--- Recorded information ---
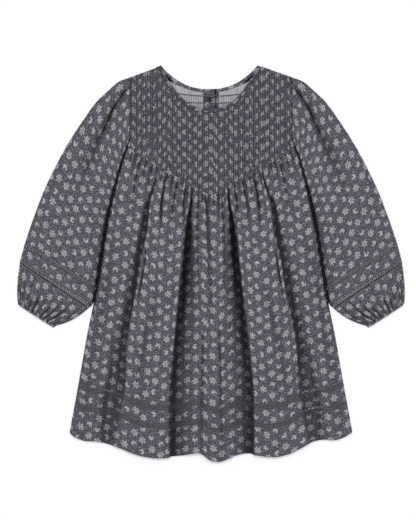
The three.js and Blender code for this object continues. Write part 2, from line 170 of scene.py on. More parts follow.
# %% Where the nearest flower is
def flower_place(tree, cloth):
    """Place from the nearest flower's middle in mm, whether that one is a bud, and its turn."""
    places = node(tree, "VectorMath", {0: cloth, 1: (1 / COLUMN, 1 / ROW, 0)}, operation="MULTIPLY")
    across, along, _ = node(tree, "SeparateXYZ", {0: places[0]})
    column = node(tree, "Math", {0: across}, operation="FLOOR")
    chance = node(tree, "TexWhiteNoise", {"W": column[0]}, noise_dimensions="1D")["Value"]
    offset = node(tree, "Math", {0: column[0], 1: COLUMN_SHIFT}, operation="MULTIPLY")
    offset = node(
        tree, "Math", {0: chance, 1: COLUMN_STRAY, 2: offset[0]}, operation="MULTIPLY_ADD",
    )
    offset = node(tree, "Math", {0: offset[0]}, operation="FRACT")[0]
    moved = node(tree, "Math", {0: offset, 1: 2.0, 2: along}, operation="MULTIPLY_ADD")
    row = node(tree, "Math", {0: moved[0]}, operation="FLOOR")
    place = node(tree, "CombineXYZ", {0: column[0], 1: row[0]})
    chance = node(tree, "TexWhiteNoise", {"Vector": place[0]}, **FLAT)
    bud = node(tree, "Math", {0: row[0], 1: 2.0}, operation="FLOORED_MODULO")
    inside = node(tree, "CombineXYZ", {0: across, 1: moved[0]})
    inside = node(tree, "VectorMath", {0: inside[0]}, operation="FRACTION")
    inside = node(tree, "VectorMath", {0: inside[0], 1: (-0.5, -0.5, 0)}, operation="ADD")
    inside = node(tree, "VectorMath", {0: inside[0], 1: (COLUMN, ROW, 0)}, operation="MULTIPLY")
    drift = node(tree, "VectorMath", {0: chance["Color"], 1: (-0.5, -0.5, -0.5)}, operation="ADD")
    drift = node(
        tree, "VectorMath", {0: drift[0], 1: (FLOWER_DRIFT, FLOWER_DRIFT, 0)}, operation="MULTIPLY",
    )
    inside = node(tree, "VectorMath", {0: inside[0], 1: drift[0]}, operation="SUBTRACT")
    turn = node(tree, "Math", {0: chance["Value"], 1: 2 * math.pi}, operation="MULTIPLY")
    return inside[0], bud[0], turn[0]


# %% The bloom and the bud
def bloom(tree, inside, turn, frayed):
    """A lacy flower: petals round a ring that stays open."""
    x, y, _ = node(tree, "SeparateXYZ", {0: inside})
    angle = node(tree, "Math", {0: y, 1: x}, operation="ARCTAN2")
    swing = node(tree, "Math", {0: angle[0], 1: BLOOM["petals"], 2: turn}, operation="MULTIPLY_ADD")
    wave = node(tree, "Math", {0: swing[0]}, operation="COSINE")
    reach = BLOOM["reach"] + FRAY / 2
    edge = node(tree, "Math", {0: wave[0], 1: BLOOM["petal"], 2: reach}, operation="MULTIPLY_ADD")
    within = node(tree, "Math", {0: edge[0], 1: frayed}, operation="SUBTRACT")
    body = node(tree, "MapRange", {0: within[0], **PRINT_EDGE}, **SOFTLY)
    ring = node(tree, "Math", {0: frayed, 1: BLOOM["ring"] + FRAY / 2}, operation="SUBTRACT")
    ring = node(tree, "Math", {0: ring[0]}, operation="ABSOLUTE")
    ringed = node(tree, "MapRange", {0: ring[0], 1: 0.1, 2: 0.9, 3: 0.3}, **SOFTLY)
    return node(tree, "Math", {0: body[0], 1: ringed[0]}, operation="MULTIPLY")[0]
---
§ Work instructions
Reproduce only the lines from the top of the material through the one bearing "return inside[0], bud[0], turn[0]", each exactly as it stands.

§ Reply
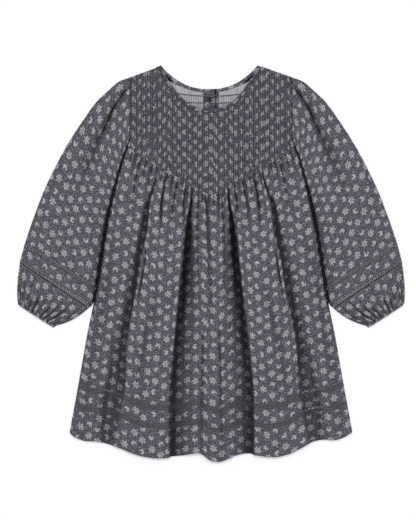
The three.js and Blender code for this object continues. Write part 2, from line 170 of scene.py on. More parts follow.
# %% Where the nearest flower is
def flower_place(tree, cloth):
    """Place from the nearest flower's middle in mm, whether that one is a bud, and its turn."""
    places = node(tree, "VectorMath", {0: cloth, 1: (1 / COLUMN, 1 / ROW, 0)}, operation="MULTIPLY")
    across, along, _ = node(tree, "SeparateXYZ", {0: places[0]})
    column = node(tree, "Math", {0: across}, operation="FLOOR")
    chance = node(tree, "TexWhiteNoise", {"W": column[0]}, noise_dimensions="1D")["Value"]
    offset = node(tree, "Math", {0: column[0], 1: COLUMN_SHIFT}, operation="MULTIPLY")
    offset = node(
        tree, "Math", {0: chance, 1: COLUMN_STRAY, 2: offset[0]}, operation="MULTIPLY_ADD",
    )
    offset = node(tree, "Math", {0: offset[0]}, operation="FRACT")[0]
    moved = node(tree, "Math", {0: offset, 1: 2.0, 2: along}, operation="MULTIPLY_ADD")
    row = node(tree, "Math", {0: moved[0]}, operation="FLOOR")
    place = node(tree, "CombineXYZ", {0: column[0], 1: row[0]})
    chance = node(tree, "TexWhiteNoise", {"Vector": place[0]}, **FLAT)
    bud = node(tree, "Math", {0: row[0], 1: 2.0}, operation="FLOORED_MODULO")
    inside = node(tree, "CombineXYZ", {0: across, 1: moved[0]})
    inside = node(tree, "VectorMath", {0: inside[0]}, operation="FRACTION")
    inside = node(tree, "VectorMath", {0: inside[0], 1: (-0.5, -0.5, 0)}, operation="ADD")
    inside = node(tree, "VectorMath", {0: inside[0], 1: (COLUMN, ROW, 0)}, operation="MULTIPLY")
    drift = node(tree, "VectorMath", {0: chance["Color"], 1: (-0.5, -0.5, -0.5)}, operation="ADD")
    drift = node(
        tree, "VectorMath", {0: drift[0], 1: (FLOWER_DRIFT, FLOWER_DRIFT, 0)}, operation="MULTIPLY",
    )
    inside = node(tree, "VectorMath", {0: inside[0], 1: drift[0]}, operation="SUBTRACT")
    turn = node(tree, "Math", {0: chance["Value"], 1: 2 * math.pi}, operation="MULTIPLY")
    return inside[0], bud[0], turn[0]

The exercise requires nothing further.